In this way, knowledge-paradox situations violate epistemological or, if you like, evolutionary principles. They are paradoxical only because they involve the creation, out of nothing, of complex human knowledge or of complex biological adaptations. Analogous stories with other sorts of object or information on the loop are not paradoxical. Observe a pebble on a beach; then travel back to yesterday, locate the pebble elsewhere and move it to where you are going to find it. Why did you find it at that particular location? Because you moved it there. Why did you move it there? Because you found it there. You have caused some information (the position of the pebble) to come into existence on a self-consistent loop. But so what? The pebble had to be somewhere. Provided the story does not involve getting something for nothing, by way of knowledge or adaptation, it is no paradox.
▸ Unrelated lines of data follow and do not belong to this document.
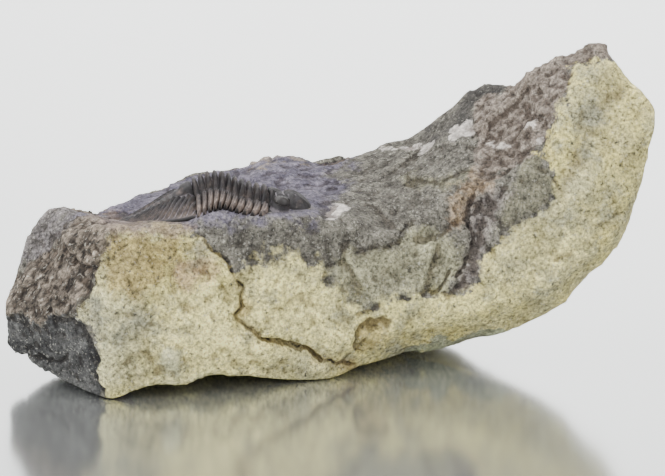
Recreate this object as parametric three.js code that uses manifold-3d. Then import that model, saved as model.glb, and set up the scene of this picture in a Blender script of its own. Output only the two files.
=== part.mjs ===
// A dalmanitid trilobite lying across the stone it was freed from. Millimetres, +Z up, +X along the stone
// towards its upturned end, -Y towards its weathered front. The origin is under the middle, on the table.
// The animal's shell is thirteen plates: a head shield, eleven thorax rings and a tail shield. Each one is
// a closed solid that stops a hair above the stone, because the rock still fills the shell from below.
import * as THREE from "three";
import Module from "manifold-3d";
import { mergeVertices } from "three/addons/utils/BufferGeometryUtils.js";

const wasm = await Module();
wasm.setup();

// ---- Sizes ----
const STONE_STATIONS = 54; // slices along the stone
const PLATE_GAP = 0.4; // between two neighbouring plates
const STONE_GAP = 0.35; // between a plate and the stone below it
const PLATE_FLOOR = 33; // every plate starts from this height, inside the stone, and the stone is cut away
const PLATE_TAPER = 0.8; // how much narrower a plate is down there
const RING_COUNT = 11;
const TAIL_LENGTH = 17.2; // along the crest, from the tail tip
const RING_PITCH = 1.7;
const HEAD_START = TAIL_LENGTH + RING_COUNT * RING_PITCH;
const CREST_LENGTH = 48;
const HALF_WIDTH = 10.6; // of the shell, at the thorax
const AXIS_HALF = 3.6; // half-width of the raised middle lobe
const AXIS_DROP = 2.8; // from the crest to the furrow beside the lobe
const TIP_DROP_TAIL = 5.2; // from the crest to the tips of the ribs, next to the tail
const TIP_DROP_HEAD = 3.9; // and next to the head
const RIB_THICKNESS = 1.2; // the shell and its filling at the rib tips, above the stone
const SWEEP = 1.2; // how far the rib tips trail behind their ring

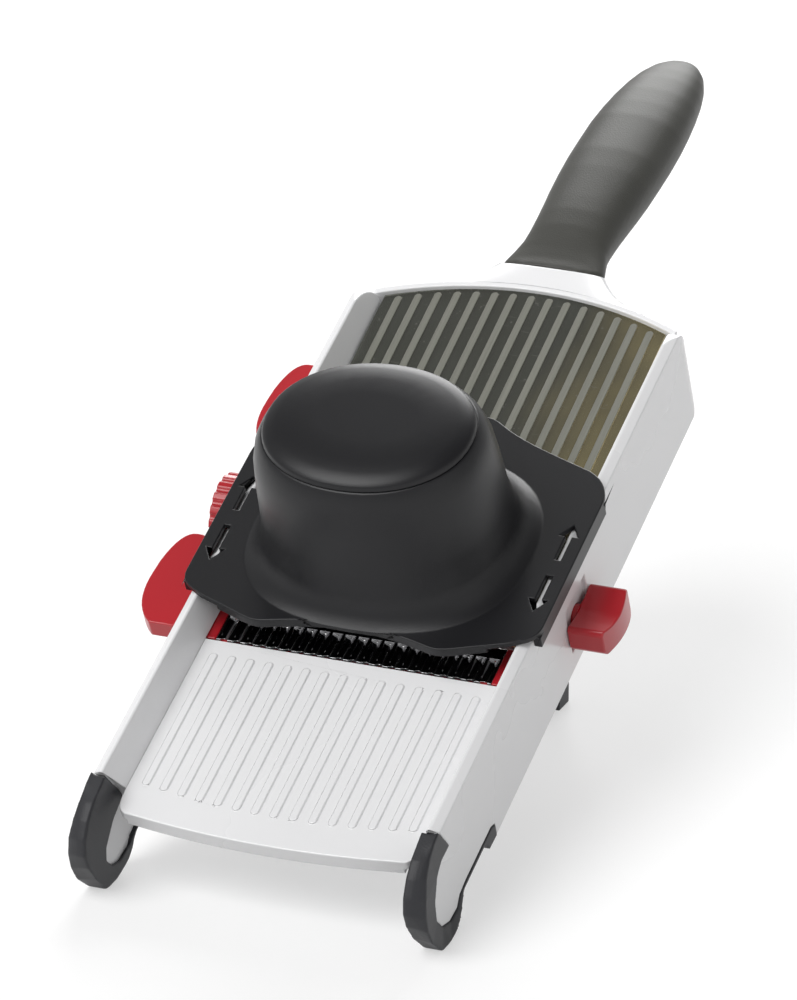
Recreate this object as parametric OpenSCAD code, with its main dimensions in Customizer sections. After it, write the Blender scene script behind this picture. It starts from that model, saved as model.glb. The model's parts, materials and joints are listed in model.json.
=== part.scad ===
// Hand-held mandoline slicer with a folding rear stand and a sliding hand guard.
// Millimetres, +Z up, standing on its two toe boots and its rear foot.
// The origin is the middle of the rear foot's sole. +Y runs from the toes to the handle.
// The board is drawn in its own frame: X across, Y up the board, Z off its face,
// with the zero at the front end of the rails' outer edges.

/* [Board] */
// Width over the two rails
board_width = 130; // [124:1:136]
// Length of the rails' outer edge, from the toe boots to the rear end
rail_length = 247; // [238:1:256]
// Slope of the board over the table, degrees
tilt = 23.6; // [20:0.2:26]
// Depth of a side panel below its outer edge
panel_depth = 42.6; // [41:0.2:46]
// Wall of a side panel
panel_wall = 4.5; // [4:0.1:5]
// Height of the rail's ridge over its outer edge
ridge_rise = 2.2; // [1.5:0.1:2.6]
// How far the ridge lies in from the outer face
ridge_inset = 3.9; // [3:0.1:4.4]
// How far the rail's inner wall stands in from the outer face, at the deck
fairing = 8.2; // [7.6:0.1:8.8]

/* [Landing] */
// Depth of the landing's top below the rails' outer edge
landing_drop = 10.4; // [9:0.1:11]
// Where the landing ends at the blade
landing_end = 78.8; // [74:0.2:79.4]
// How far the lip stands forward at its middle
lip_front = 10.5; // [7:0.5:14]
// How much further back the lip's corners lie
lip_sweep = 4; // [2:0.5:7]
// Thickness of the landing
landing_wall = 3.6; // [3:0.1:4.2]
// Number of ribs on the landing and on the ramp
rib_count = 15; // [9:2:15]
// Distance from rib to rib
rib_pitch = 7.2; // [6.4:0.1:7.2]
// Width of a rib
rib_width = 2.9; // [2:0.1:3.2]
// Height of a rib
rib_rise = 0.5; // [0.3:0.05:0.7]

/* [Ramp] */
// Where the ramp's front edge stands
ramp_front = 101; // [100.6:0.2:103]
// How far the ramp's hinge lies past the end of the rails
hinge_overhang = 5; // [-1:1:7]
// Hinge of the ramp, below the rails' outer edge
ramp_hinge_drop = 13; // [12.4:0.1:14]
// Height of the plate's top over its hinge
plate_rise = 5.3; // [5:0.1:5.6]
// How far the ramp's front edge lies below its hinge end, as set
ramp_fall = 5.2; // [4:0.1:6]
// Radius of the curve that ends the plate at the handle
plate_arc = 142; // [120:1:170]
// How far the middle of the plate reaches past the end of the rails
plate_overhang = 25.4; // [23:0.2:27]
// Steel of the ramp's plate
plate_wall = 0.8; // [0.6:0.1:1]
// Plastic under the plate
carrier_wall = 3; // [2.6:0.1:3.2]
// Plastic left over the lift cams
pad_wall = 1.4; // [1.2:0.1:1.6]
// Radius of the ramp's hinge pin
ramp_pin_r = 2; // [1.6:0.1:2.2]

/* [Dial] */
// Dial and shaft, up the board
dial_y = 148.5; // [146:0.5:151]
// Dial and shaft, below the rails' outer edge
dial_drop = 19.5; // [19:0.1:20.5]
// Radius of the dial
dial_r = 15.5; // [13:0.5:15.5]
// How far the dial stands out of the panel
dial_reach = 14; // [10:0.5:16]
// Number of grip flutes round the dial
dial_flutes = 18; // [12:1:24]
// Radius of the dial's shaft
shaft_r = 2.6; // [2.2:0.1:2.8]
// Turn of the dial from the thinnest to the thickest slice, degrees
dial_turn = 270; // [240:5:280]
// Drop of the ramp's front edge over that turn
slice_range = 4.5; // [3:0.1:4.6]
// Share of that turn above the setting shown
dial_share = 0.444; // [0.3:0.01:0.6]
// Thickness of a lift cam
cam_wall = 4; // [3:0.5:6]
// How far a lift cam stands from the middle
cam_x = 40; // [36:1:44]

/* [Blades] */
// Width of a cartridge, up the board
cartridge_width = 17.6; // [16.8:0.1:17.8]
// Height of a cartridge
cartridge_height = 8.7; // [8:0.1:9]
// Thickness of a blade
blade_wall = 1.2; // [1:0.1:1.5]
// Distance between the flutes of the serrated edge
flute_pitch = 5; // [4:0.25:7]
// Reach of a cartridge's pull tab out of the panel
tab_reach = 22; // [16:0.5:24]
// Length of a pull tab
tab_length = 46; // [38:1:48]
// Thickness of a pull tab
tab_wall = 7; // [5:0.25:7]
// Where the stored cartridge lies behind the one in use
spare_offset = 101; // [100:0.5:103]
// How far the stored cartridge lies below the one in use
spare_drop = 8; // [7.6:0.1:8.4]
// Number of strip teeth
tooth_count = 14; // [8:2:14]
// Thickness of a strip tooth
tooth_wall = 0.8; // [0.6:0.05:1]
// Rise of the strip teeth
tooth_lift = 11; // [9:0.5:11]

/* [Strip lever] */
// Lever and crank, up the board
lever_y = 132.5; // [131:0.5:133.5]
// Lever and crank, below the rails' outer edge
lever_drop = 27.5; // [27.2:0.1:28]
// How far the lever stands out of the panel
lever_reach = 16; // [12:0.5:17]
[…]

In the multiverse view, the time traveller who visits Shakespeare has not come from the future of that copy of Shakespeare. He can affect, or perhaps replace, the copy he visits. But he can never visit the copy who existed in the universe he started from. And it is that copy who wrote the plays. So the plays had a genuine author, and there are no paradoxical loops of the kind envisaged in the story. Knowledge and adaptation are, even in the presence of pathways to the past, brought into existence only incrementally, by acts of human creativity or biological evolution, and in no other way.

I wish I could report that this requirement is also rigorously implemented by the laws that quantum theory imposes on the multiverse. I expect it is, but this is hard to prove because it is hard to express the desired property in the current language of theoretical physics. What mathematical formula distinguishes ‘knowledge’ or ‘adaptation’ from worthless information? What physical attributes distinguish a ‘creative’ process from a non-creative one? Although we cannot yet answer these questions, I do not think that the situation is hopeless. Remember the conclusions of Chapter 8, about the significance of life, and of knowledge, in the multiverse. I pointed out there (for reasons quite unconnected with time travel) that knowledge creation and biological evolution are physically significant processes. And one of the reasons was that those processes, and only those, have a particular effect on parallel universes — namely to create trans-universe structure by making them become alike. When, one day, we understand the details of this effect, we may be able to define knowledge, adaptation, creativity and evolution in terms of the convergence of universes.

When I ‘enact a paradox’, there are eventually two copies of me in one universe and none in the other. It is a general rule that after time travel has taken place the total number of copies of me, counted across all universes, is unchanged. Similarly, the usual conservation laws for mass, energy and other physical quantities continue to hold for the multiverse as a whole, though not necessarily in any one universe. However, there is no conservation law for knowledge. Possession of a time machine would allow us access to knowledge from an entirely new source, namely the creativity of minds in other universes. They could also receive knowledge from us, so one can loosely speak of a ‘trade’ in knowledge — and indeed a trade in artefacts embodying knowledge — across many universes. But one cannot take that analogy too literally. The multiverse will never be a free-trade area because the laws of quantum mechanics impose drastic restrictions on which snapshots can be connected to which others. For one thing, two universes first become connected only at a moment when they are identical: becoming connected makes them begin to diverge. It is only when those differences have accumulated, and new knowledge has been created in one universe and sent back in time to the other, that we could receive knowledge that does not already exist in our universe.